Вокально-поэтическая жизнь романсной лирики девятнадцатого века с пометой «классическая» продолжается и в нашем веке в новых музыкальных версиях — Рахманинова, Танеева, Прокофьева, Гречанинова, Глиэра, Ипполитова-Иванова, Мясковского, Свиридова. Еще одна граница — схождение веков: классического девятнадцатого и открытого всем культурным сторонам света двадцатого. Грядет новая поэзия, которая станет спустя десятилетия новой классикой, в том числе и романсной: Бунин, Блок, Есенин, Цветаева, Пастернак, Заболоцкий.
Романсное двадцатое столетие, особенно первая его половина — особой мозаической расцветки. «Вешние воды» Тютчева — Рахманинова соседствуют с «Крысоловом» Брюсова — Рахманинова, «В дымке-невидимке…» Фета — Танеева с романсом «Ночь печальна…» Бунина — Глиэра.
История русского романса — живая история, и потому вправе рассчитывать на будущее. Живость этой истории сродни жанру: история, как и сам романс, живет на границах, в незавершенности становления. Но именно так живет и тот, кто слушает романс как свою-чужую лирическую судьбу.
Настало время обратиться к текстам, способным прояснить коренные особенности жанра, но опять же — в момент выхода его самого за собственные свои пределы.
С чего начинается песня? Можно ли вызнать тайну оглашения слова в романсном пении, воспроизвести эту тайну?
Сравнение известной песни — романса-баллады «Когда я на почте служил ямщиком…» с ее первоисточником (стихотворение польского поэта Владислава Сырокомли в переводе Л. Трефолева) поможет нам понять, как происходит превращение исходного текста в песню.
Обратимся сначала к тому, что поют.
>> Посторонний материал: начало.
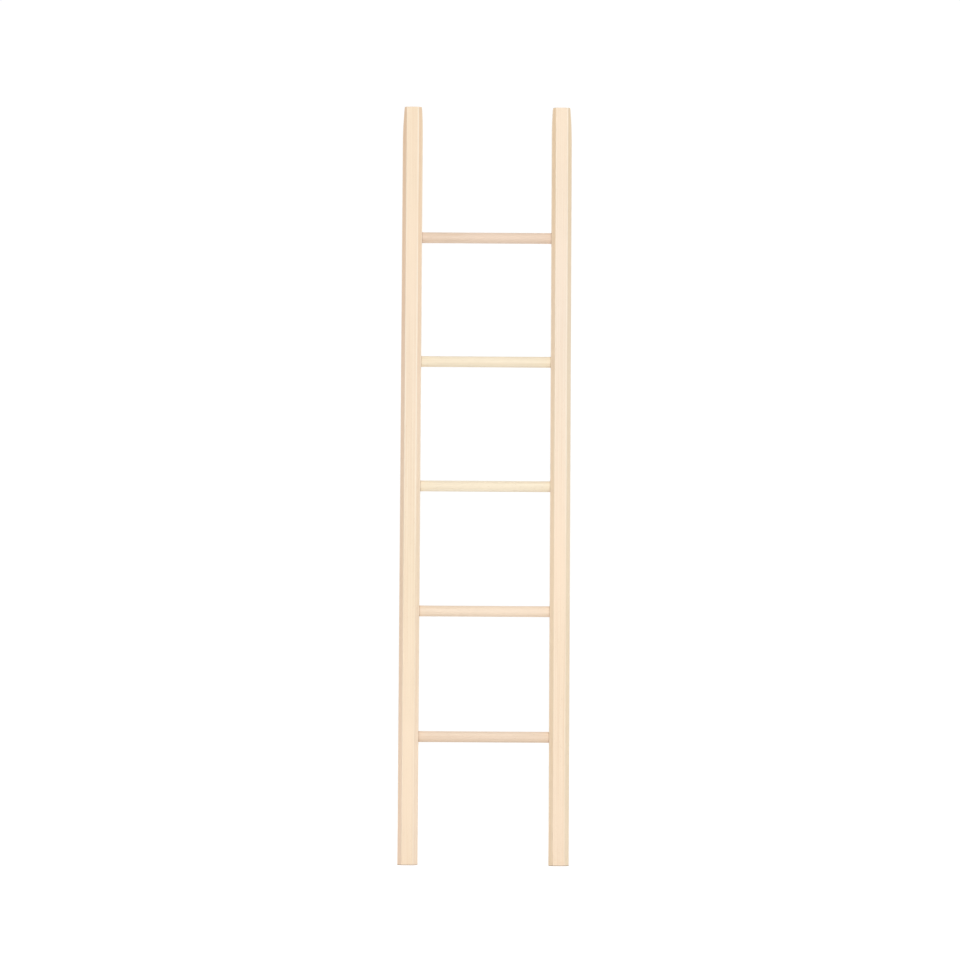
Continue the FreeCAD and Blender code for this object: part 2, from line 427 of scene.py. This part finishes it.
def rail_wood(node, sizes, finish, end_grain):
    """The wood of one rail: its faces, or its sawn ends."""
    low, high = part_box(node)
    middle = (low + high) / 2
    side = "left" if middle.x < 0 else "right"
    material = bpy.data.materials.new(f"{side}_rail_{'ends' if end_grain else 'faces'}")
    material.use_nodes = True
    bench = NodeBench(material.node_tree)
    place = bench.add("ShaderNodeTexCoord").outputs["Object"]
    heart = HEARTS[node]
    inputs = {
        "Vector": place,
        "Location": (heart[0] - middle.x, -heart[1], 0.37 * middle.x),
        "Rotation": (math.radians(0.42), math.radians(-0.3 if middle.x < 0 else 0.36), 0.0),
    }
    grain = bench.add("ShaderNodeMapping", inputs).outputs["Vector"]
    tone, height, fibre = wood_grain(bench, grain, finish, finish.rail_colour, end_grain)

    # Slow change of colour from foot to tip: partly the wood's own tone, partly painted light that
    # brightens the foot.
    up = bench.add("ShaderNodeSeparateXYZ", {0: place}).outputs["Z"]
    along = bench.add("ShaderNodeValToRGB", {0: bench.math("DIVIDE", up, high.z)})
    stops = RAIL_TONE_AND_LIGHT[node]
    elements = along.color_ramp.elements
    while len(elements) < len(stops):
        elements.new(0.5)
    for element, (where, by) in zip(elements, stops):
        element.position = where
        element.color = opaque(by)
    tone = bench.mix(1.0, tone, along.outputs["Color"], "MULTIPLY")

    # How far a place is from the nearest long arris. The rail's section is folded into one
    # quarter by symmetry, and towards the tip the side arrises run in with their faces.
    centred = bench.vector("SUBTRACT", place, (middle.x, middle.y, 0.0))
    folded = bench.vector("MULTIPLY", bench.vector("ABSOLUTE", centred), (1.0, 1.0, 0.0))
    across = (high.x - low.x) / 2
    deep = (high.y - low.y) / 2
    sideways = bench.add("ShaderNodeSeparateXYZ", {0: centred}).outputs["X"]
    inwards = bench.math("MULTIPLY", sideways, -math.copysign(1, middle.x))
    is_inner = bench.math("GREATER_THAN", inwards, 0.0)
    insets = []
    for reach, most in (
        (sizes.outer_tip_length, sizes.outer_tip_inset),
        (sizes.inner_tip_length, sizes.inner_tip_inset),
    ):
        past = bench.math("MAXIMUM", bench.math("SUBTRACT", up, high.z - reach), 0.0)
        insets.append(bench.math("MULTIPLY", bench.math("POWER", past, 2.0), most / reach ** 2))
    change = bench.math("SUBTRACT", insets[1], insets[0])
    inset = bench.math("MULTIPLY_ADD", change, is_inner, insets[0])
    side_arris = bench.add("ShaderNodeCombineXYZ", {
        0: bench.math("SUBTRACT", across, inset),
        1: bench.math("ADD", deep - sizes.corner_flat, inset),
    }).outputs[0]
    from_side = bench.distance(folded, side_arris)
    from_front = bench.distance(folded, (across - sizes.corner_flat, deep, 0.0))
    beside = bench.math("MINIMUM", from_front, from_side)

    # Painted shade: the corner flats and the sides are painted darker than front and back, most of all
    # those towards -X, and a little deeper in colour, more so towards the tip.
    from_middle = bench.add("ShaderNodeSeparateXYZ", {0: folded}).outputs["Y"]
    flat_shade_mask = bench.ramp(from_middle, deep - 0.0002, deep - 0.0010)
    towards_right = bench.ramp(sideways, -across, across)
    left_flat_shade, right_flat_shade = (opaque(flat_shade) for flat_shade in FLAT_SHADE_TINTS[node])
    higher = bench.ramp(up, high.z * 0.3, high.z * 0.9)
    flat_shade_drift = bench.mix(higher, (1.015, 1.03, 1.05, 1.0), (0.985, 0.945, 0.89, 1.0))
    flat_shade = bench.mix(1.0, bench.mix(towards_right, left_flat_shade, right_flat_shade), flat_shade_drift, "MULTIPLY")
    tone = bench.mix(flat_shade_mask, tone, bench.mix(1.0, tone, flat_shade, "MULTIPLY"))

    # Painted highlight: the arrises are painted lighter, most of all those towards +X and those of the
    # upper half.
    patchy = bench.noise(place, (60.0, 60.0, 5.0)).outputs["Fac"]
    arris_highlight = bench.ramp(beside, 0.0023, 0.0009, 0.0, 0.85)
    arris_highlight = bench.math("MULTIPLY", arris_highlight, bench.ramp(patchy, 0.3, 0.6, 0.45, 1.0))
    arris_highlight = bench.math("MULTIPLY", arris_highlight, bench.ramp(sideways, -across / 2, across / 2, 0.5, 1.0))
    arris_highlight = bench.math("MULTIPLY", arris_highlight, bench.ramp(up, high.z * 0.35, high.z * 0.6, 0.35, 1.0))
    tone = bench.mix(arris_highlight, tone, opaque(scaled(finish.rail_colour, (1.05, 1.13, 1.22))))

    # Painted shadow: the last millimetre above the floor is painted grey.
    foot_shadow = bench.ramp(up, 0.0024, 0.0008)
    tone = bench.mix(foot_shadow, tone, bench.mix(1.0, tone, (0.46, 0.45, 0.46, 1.0), "MULTIPLY"))

    finish_wood(bench, tone, height, fibre, finish, end_grain)
    return material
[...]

Ямщик, может быть, не в первый раз рассказывает свою историю.
Смерть возлюбленной, неожиданно представшей перед ним замерзшей среди снежного поля. Собственно, что еще говорить? Однако последняя строка песни («рассказывать больше нет мочи») предполагает нечто большее. Но может ли быть что-нибудь большее, чем эта страшная жуть посреди поля, ветра и снега? И это большее, оставшееся вне текста, каждый слушающий призван лично домыслить. И тогда то, что произошло с бедным ямщиком, произошло с каждым из слушающих. Конечно, не в точности так, но в переживании возможной прерванной любви рассказчик и слушатели уравнены.